Phd position in Tailoring XUV Beams and Attosecond Vortices for Time-resolved Imaging, Talence, France (Deadline: 01.05.2026)

Laboratory : Centre Lasers Intenses et Applications (CELIA) Domaine du Haut Carré, 43 rue Pierre Noailles,
33400 Talence, France

Supervision : Constance Valentin; constance.valentin@u-bordeaux.fr
Eric Mével; eric.mevel@u-bordeaux.fr

The general context of the project is the attoscience. It aims at generating attosecond (1 as = 10-
18 s) intense and coherent XUV (200-10 nm) radiation. Applications are mostly twofold:

1) Tracking attosecond dynamics in matter through XUV pump/XUV probe experiment.
This is a major grail in Attoscience.

2) Observing structural dynamic changes in nano structures through time-resolved XUV
imaging.

Both of those frontier applications require high XUV intensities (near and beyond 1013 W. cm-2)
and a well controlled multidimensional XUV field (spatial mode and phase, pulse time-structure
and polarization shaping). High order harmonic generation in gases produced by focusing
intense femtosecond laser pulses provides a suitable source for those studies. It nevertheless
exhibits a low efficiency in laser/XUV energy transfer. Furthermore, XUV inherent chromatic
effects resulting in spatio-temporal couplings are limiting achievable intensities. Indeed, spatial
properties of the XUV beam are harmonic order dependent and thus prevents a perfect overlap
when focusing over broad XUV bandwidth. Based on experimental reconstruction of XUV foci,
simulations show this has a major impact on achievable intensities and results in distorting the
attosecond structure throughout the XUV focal volume. This is now quite well documented [1 –
3] and adequate spatial shaping of the driving laser is found to efficiently control and mitigate
the chromatic effects. Surprisingly enough, temporal shaping is also found to help reducing the
chromatism [4]. However, no direct time measurement has confirmed this prediction so far.

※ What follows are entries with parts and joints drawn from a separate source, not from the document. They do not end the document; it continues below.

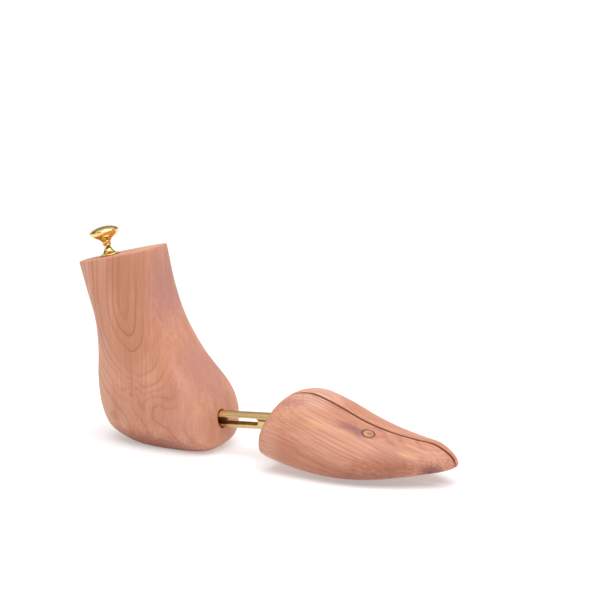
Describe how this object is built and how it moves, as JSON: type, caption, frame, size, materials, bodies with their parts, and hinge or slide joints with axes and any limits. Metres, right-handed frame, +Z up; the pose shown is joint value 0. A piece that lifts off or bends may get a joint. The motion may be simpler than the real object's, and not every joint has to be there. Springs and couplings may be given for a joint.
{
  "type": "shoe tree",
  "caption": "Full-heel cedar shoe tree for a right shoe, with a sprung slotted brass tube, a split forepart and a brass knob on the heel.",
  "frame": {"origin": "on the heel block's flat seat, in the tube's plane", "axes": "+X to the toe, +Y to the medial (inner) side of the foot, +Z up"},
  "size_m": [0.2938, 0.0755, 0.152],
  "materials": {
    "cedar": "bare sanded cedar",
    "cedar_plug": "bare sanded cedar, grain across",
    "brass_knob": "polished",
    "brass_tube": "satin",
    "steel": "bright turned",
    "spring_steel": "zinc plated",
    "nylon": "moulded, off-white"
  },
  "bodies": {
    "heel": {"heel_block": "cedar", "knob_foot": "brass_knob", "knob_head": "brass_knob", "knob_stud": "steel", "heel_cross_pin": "steel", "heel_pin_plug": "cedar_plug", "spring_seat_washer": "steel", "main_spring": "spring_steel"},
    "slider": {"slider_tube": "brass_tube", "tube_end_cap": "nylon", "tube_front_plug": "nylon", "tube_cross_pin": "steel", "tube_pin_plug": "cedar_plug", "forepart_medial_half": "cedar", "guide_rod": "steel", "rear_spread_spring": "spring_steel", "front_spread_spring": "spring_steel"},
    "lateral": {"forepart_lateral_half": "cedar", "stop_pin": "steel", "stop_pin_plug": "cedar_plug"}
  },
  "joints": [
    {"name": "tube_slide", "type": "slide", "parent": "heel", "child": "slider", "axis": [-0.9968, 0, -0.0802], "range_m": [0, 0.032], "stiffness_N_per_m": 900, "springref_m": -0.012, "deforming": ["main_spring"]},
    {"name": "lateral_half_squeeze", "type": "slide", "parent": "slider", "child": "lateral", "axis": [0, 1, 0], "range_m": [0, 0.002], "stiffness_N_per_m": 1500, "springref_m": -0.003, "deforming": ["rear_spread_spring", "front_spread_spring"]}
  ]
}
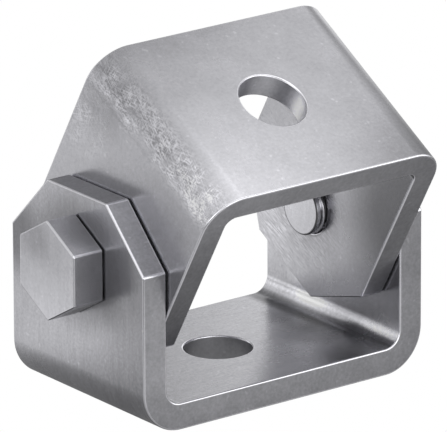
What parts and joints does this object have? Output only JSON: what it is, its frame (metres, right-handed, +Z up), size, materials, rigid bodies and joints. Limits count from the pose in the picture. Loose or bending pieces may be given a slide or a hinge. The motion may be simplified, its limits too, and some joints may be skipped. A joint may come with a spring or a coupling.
{
  "type": "universal hinge bracket",
  "caption": "Steel hinge bracket: a swivel yoke tilts inside a base yoke on hexagon pivot screws, and each yoke has a round fixing hole.",
  "frame": {"origin": "centre of the base yoke's fixing hole, at the base's flat underside", "axes": "+X along the hinge axis towards the right-hand screw, +Z up out of the base, -Y towards the viewer; the swivel is stored tilted 30 degrees towards -Y"},
  "size_m": [0.0606, 0.0425, 0.0525],
  "materials": {
    "plated_steel": "zinc plated, lightly brushed",
    "screw_steel": "zinc plated, smooth"
  },
  "bodies": {
    "base": {"base_yoke": "plated_steel"},
    "swivel": {"swivel_yoke": "plated_steel"},
    "left_screw": {"left_pivot_screw": "screw_steel"},
    "right_screw": {"right_pivot_screw": "screw_steel"}
  },
  "joints": [
    {"name": "swivel_tilt", "type": "hinge", "parent": "base", "child": "swivel", "pos_m": [0, 0, 0.022], "axis": [1, 0, 0], "range_deg": [-120, 60]},
    {"name": "left_screw_turn", "type": "hinge", "parent": "swivel", "child": "left_screw", "pos_m": [-0.025, 0, 0.022], "axis": [-1, 0, 0], "range_deg": [0, 90]},
    {"name": "right_screw_turn", "type": "hinge", "parent": "swivel", "child": "right_screw", "pos_m": [0.025, 0, 0.022], "axis": [1, 0, 0], "range_deg": [0, 90]}
  ]
}
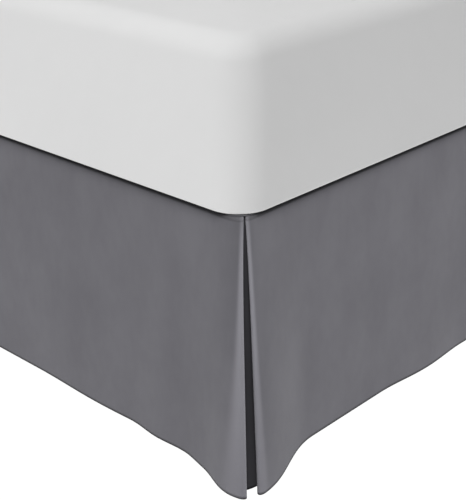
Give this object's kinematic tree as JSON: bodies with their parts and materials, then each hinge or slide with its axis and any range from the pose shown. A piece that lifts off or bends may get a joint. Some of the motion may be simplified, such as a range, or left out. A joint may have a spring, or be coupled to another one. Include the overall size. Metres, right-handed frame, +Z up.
{
  "type": "bed skirt on a box spring and mattress",
  "caption": "Tailored bed skirt with smooth drops and inverted corner pleats, hung between the box spring and mattress of a bed on plain legs.",
  "frame": {"origin": "on the floor, in the middle of the object's outline seen from above", "axes": "+Z up, +Y from the foot of the bed to its head, +X to the right seen from the foot"},
  "size_m": [1.6142, 2.0755, 0.6263],
  "materials": {
    "skirt_cloth": "charcoal grey brushed microfibre, plain weave, matt with a faint sheen",
    "white_sheet": "smooth white fitted sheet, fine plain weave, matt",
    "ticking": "pale grey woven ticking",
    "leg_black": "black stained wood, satin"
  },
  "bodies": {
    "root": {"mattress": "white_sheet", "box_spring": "ticking", "deck": "skirt_cloth", "drop_left": "skirt_cloth", "drop_right": "skirt_cloth", "drop_foot": "skirt_cloth", "pleat_left": "skirt_cloth", "pleat_right": "skirt_cloth", "leg_foot_left": "leg_black", "leg_foot_right": "leg_black", "leg_middle_left": "leg_black", "leg_middle_right": "leg_black", "leg_head_left": "leg_black", "leg_head_right": "leg_black"}
  },
  "joints": []
}
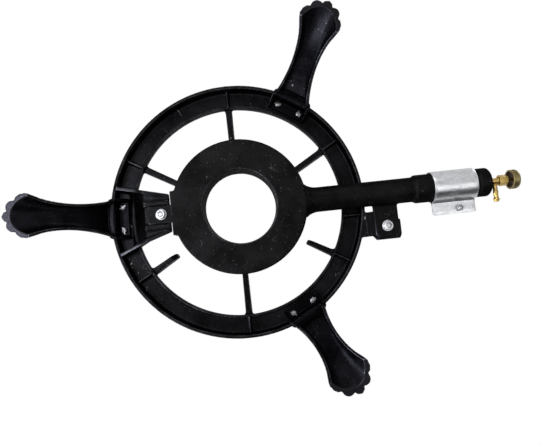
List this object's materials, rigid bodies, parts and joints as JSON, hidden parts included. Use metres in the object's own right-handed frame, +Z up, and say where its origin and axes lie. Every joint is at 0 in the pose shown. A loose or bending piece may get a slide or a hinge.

The first goal of the PhD project will be to set a spatially resolved FROG-CRAB derived
technics to characterize the impact of the chromatism control on the attosecond pulse
structure. Comparison will be investigated between IR laser Gaussian beam and Flat-top or
hollow Gaussian beam driven harmonics. This later case will be eventually investigated with the
Lund Laser Center (Anne L’Huillier’s group) as harmonics generated with a “donut”-shaped
driving laser exhibit an enhanced intensity in the intermediate field when refocused [5]. The
influence of the temporal shaping of the driving laser will also be investigated within a current
collaboration with the King’s College London and the Institut Lumière Matière at the University
of Lyon I. Finally spatial and temporal shaping of the driving field will be combined. This will
contribute to an IA driven approach through physics-informed machine learning to optimize
attosecond pulse intensities suitable for XUV pump/XUV probe experiments.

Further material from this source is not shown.